Paul Krugman had a scathing attack, arguing that you’d expect above trend growth during the recovery. Greg Mankiw challenged Krugman to a bet, and Krugman refused. I have no problem with that, as I don’t do bets on macro outcomes (I believe in targeting the forecast, so there is nothing to bet on in my view. We immediately know all we need to know after policy initiatives.) Nevertheless, we are now about half way through that 5 year period, and it is pretty obvious that Mankiw’s going to be roughly correct; total RGDP growth during 2008-13 will come in way under 15.6%. For progressives, that was another triumph of hope over experience.
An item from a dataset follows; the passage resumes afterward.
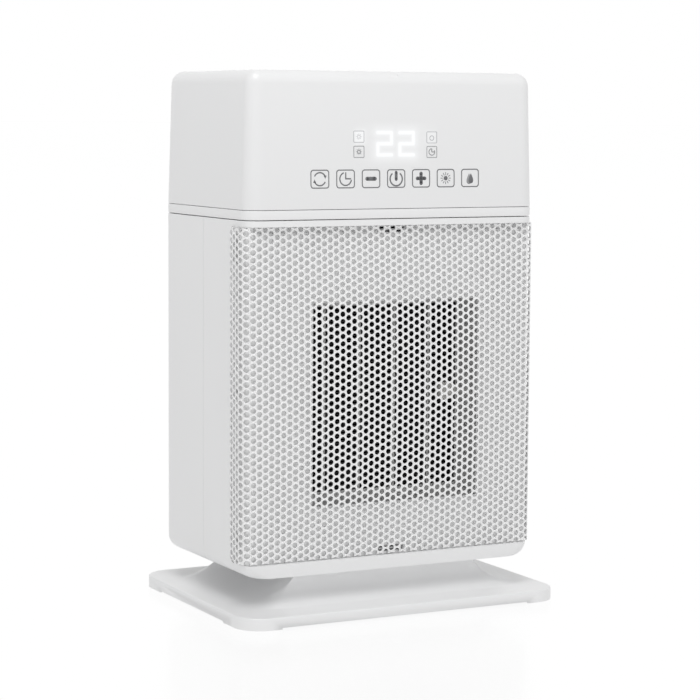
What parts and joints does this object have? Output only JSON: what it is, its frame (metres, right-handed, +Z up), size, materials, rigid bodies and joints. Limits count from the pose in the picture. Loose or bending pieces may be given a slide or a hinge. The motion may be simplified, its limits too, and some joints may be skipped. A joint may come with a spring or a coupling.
{
  "type": "ceramic space heater",
  "caption": "Upright white ceramic fan heater with perforated front grille, touch display head, pull-out water tank and a swivelling rectangular foot.",
  "frame": {"origin": "centre of the base's footprint on the floor", "axes": "+Z up; the front, with the grille and display, faces -Y; +X is to the right of someone who looks at the front"},
  "size_m": [0.2204, 0.164, 0.3325],
  "materials": {
    "cover_white": "smooth satin-gloss white moulding",
    "housing_white": "fine satin white moulding",
    "base_white": "satin-gloss white moulding",
    "shroud_white": "plain heat-resistant white moulding",
    "grille_steel": "white powder coat on perforated sheet",
    "inner_grey": "plain grey moulding",
    "black_plastic": "fine black moulding",
    "tank_smoke": "smoky translucent moulding",
    "rubber": "matt",
    "acetal": "natural acetal",
    "zinc": "zinc plated",
    "fin_aluminium": "plain mill strip",
    "ceramic": "matt fired",
    "board": "green solder mask",
    "filter_mesh": "fine woven mesh"
  },
  "bodies": {
    "base": {"base_shell": "base_white", "base_bottom": "inner_grey", "foot_1": "rubber", "foot_2": "rubber", "foot_3": "rubber", "foot_4": "rubber", "base_screw_1": "zinc", "base_screw_2": "zinc", "base_screw_3": "zinc", "base_screw_4": "zinc", "swivel_bearing": "acetal", "swivel_motor": "zinc"},
    "pinion": {"drive_pinion": "acetal"},
    "heater": {"swivel_hub": "inner_grey", "swivel_gear": "acetal", "retaining_clip": "zinc", "front_housing": "housing_white", "rear_housing": "housing_white", "housing_screw_1": "zinc", "housing_screw_2": "zinc", "housing_screw_3": "zinc", "housing_screw_4": "zinc", "front_grille": "grille_steel", "air_duct": "housing_white", "ptc_frame": "housing_white", "ptc_bar_1": "ceramic", "ptc_bar_2": "ceramic", "ptc_bar_3": "ceramic", "ptc_bar_4": "ceramic", "fin_pack_1": "fin_aluminium", "fin_pack_2": "fin_aluminium", "fin_pack_3": "fin_aluminium", "fin_pack_4": "fin_aluminium", "fin_pack_5": "fin_aluminium", "thermal_fuse": "ceramic", "thermal_cutout": "black_plastic", "fan_shroud": "shroud_white", "fan_motor": "zinc", "mains_switch": "black_plastic", "cord_gland": "black_plastic", "tilt_switch": "black_plastic", "trim_band": "housing_white", "head_tray": "inner_grey", "top_cover": "cover_white", "mist_chamber": "tank_smoke", "mist_transducer": "zinc", "mist_outlet": "housing_white", "display_board": "board", "display_module": "black_plastic", "main_board": "board", "relay": "black_plastic"},
    "fan": {"fan_rotor": "inner_grey", "fan_shaft": "zinc"},
    "intake_cover": {"rear_grille": "housing_white", "dust_filter": "filter_mesh"},
    "rocker": {"switch_rocker": "black_plastic"},
    "tank": {"water_tank": "tank_smoke"},
    "cap": {"tank_cap": "housing_white"}
  },
  "joints": [
    {"name": "swivel", "type": "hinge", "parent": "base", "child": "heater", "pos_m": [0, 0, 0.0246], "axis": [0, 0, 1], "range_deg": [-35, 35]},
    {"name": "pinion_spin", "type": "hinge", "parent": "base", "child": "pinion", "pos_m": [0.042, 0, 0.016], "axis": [0, 0, 1], "range_deg": [-112, 112]},
    {"name": "fan_spin", "type": "hinge", "parent": "heater", "child": "fan", "pos_m": [0.0035, 0, 0.1303], "axis": [0, 1, 0], "continuous": true},
    {"name": "intake_cover_slide", "type": "slide", "parent": "heater", "child": "intake_cover", "axis": [0, 1, 0], "range_m": [0, 0.03]},
    {"name": "rocker_tilt", "type": "hinge", "parent": "heater", "child": "rocker", "pos_m": [0.045, 0.0712, 0.042], "axis": [1, 0, 0], "range_deg": [-16, 0]},
    {"name": "tank_slide", "type": "slide", "parent": "heater", "child": "tank", "axis": [0, 1, 0], "range_m": [0, 0.06]},
    {"name": "cap_turn", "type": "hinge", "parent": "tank", "child": "cap", "pos_m": [0, 0.045, 0.312], "axis": [0, 0, 1], "range_deg": [0, 90]}
  ],
  "couplings": [
    {"joint": "pinion_spin", "follows": "swivel", "ratio": -3.2}
  ]
}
Brad DeLong recently linked to this John Berry post:
[O]n the local level, it seems even conservatives have no real doubt that federal spending can create jobs. What about at the national level?
The Congressional Budget Office certainly has no doubts about it. A CBO report last month said that provisions of the American Recovery and Reinvestment Act, the stimulus bill passed in early 2009, had the following effects in the fourth quarter of calendar year 2010:
- Raised the level of inflation-adjusted gross domestic product by between 1.1 percent and 3.5 percent.
- Lowered the unemployment rate by between 0.7 percentage points and 1.9 percentage points.
- Increased the number of people employed by between 1.3 million and 3.5 million.
- Increased the number of full-time-equivalent jobs by 1.8 million to 5.0 million as additional workers moved from part-time to full-time work.
I have a number of posts showing that Krugman, DeLong, Dean Baker, etc, all falsely claimed that evidence of regional growth after fiscal stimulus was evidence that the multiplier was greater than zero. Of course that’s engaging in the fallacy of composition. And what can one say about the CBO estimates? They plug numbers into a model that simply assumes fiscal stimulus works, and the model tells us that fiscal stimulus did in fact work. The modern macro models that were dubious of fiscal stimulus tended to assume central banks were engaged in inflation targeting, and hence would offset the fiscal stimulus. But these pro-stimulus studies typically assume no monetary offset, despite the fact that the Fed recently adopted QE2 precisely because inflation was falling below their comfort zone.
Progressives believe that the US can raise lots more revenue, that the US tax system is not progressive enough, and that fiscal stimulus can work. Those are all examples of the triumph of faith over reason. Blind faith in government that can only lead to bad outcomes.
PS. Recently I’ve been way too nice to Mankiw. Just to show he’s not bribing me, I’ll criticize him here for not being tougher on the Fed—not encouraging more unconventional stimulus.